X: What about coconut oil? And coconut sugar? And…?
AJ: At the height of the wellness movement in the U.K., people were like, swap coconut for everything!
X: Wait, are you no longer at the height of the wellness movement?
AJ: Oh yeah! I feel like we went up this hill and we got to a peak. “Wellness” is not a word that we throw around anymore.
X: What’s replacing it?
AJ: I think people are much more into real food now. I feel there was this huge backlash about the wellness movement. It’s much more about health and health in a general sense rather than wellness and supplements and faddy eating.
X: What’s one wellness trope you’d be happy to see go?
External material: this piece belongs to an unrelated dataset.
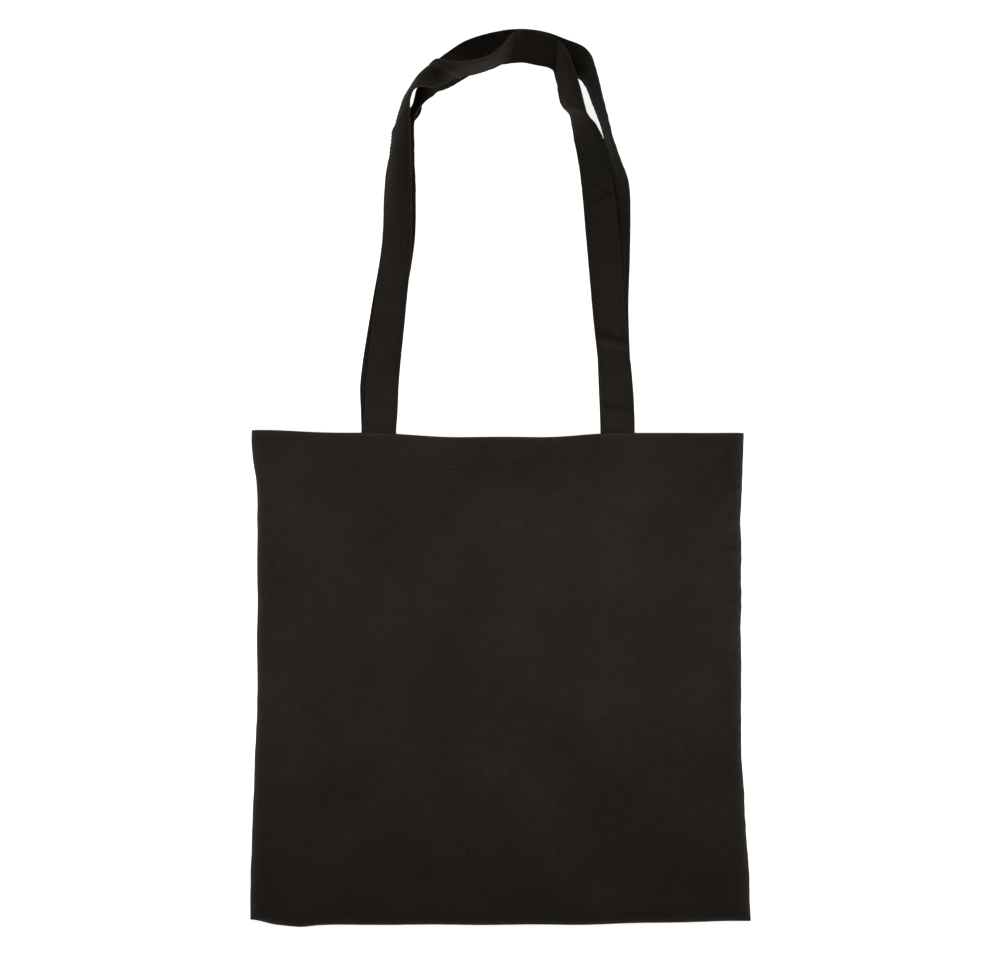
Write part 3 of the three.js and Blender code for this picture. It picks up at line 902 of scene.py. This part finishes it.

AJ: What I would love to see fade away is talking about wellness on an international scope. In the U.K., avocados are not grown. Ninety percent are flown in from California. I absolutely count myself among the people who fell for the whole avocado thing. We need to be looking to what is local and seasonal to us.
X: How did you come up with the blueberry breakfast cake that you’re making today?
AJ: I was playing around with breakfast ingredients. I just wondered if you could use all the things you’d usually put in oatmeal but change the form. This has ground oats and coconut oil, egg whites…it’s probably a bit more sugar than you’d put in your oatmeal, but not far off. It feels indulgent without being too much.
X: Are you working on your next book?
AJ: I’m doing research into the things that really impact the sustainability of how we eat. People are making the decision to eat vegetarian or vegan but buy a Beyond Meat burger, but some of them don’t have the knowledge to realize they might be choosing a burger in a supermarket in England that was made in California and thinking they’re still making a great decision for the planet. I’m trying to unpack that a little bit. It’s also about trying to cook with the lightest touch: Using everything you buy. It’s all well and good, talking about buying sustainable stuff and reducing energy use in kitchen, but if you’re not using thirty percent of the food you buy, it’s a really easy solve.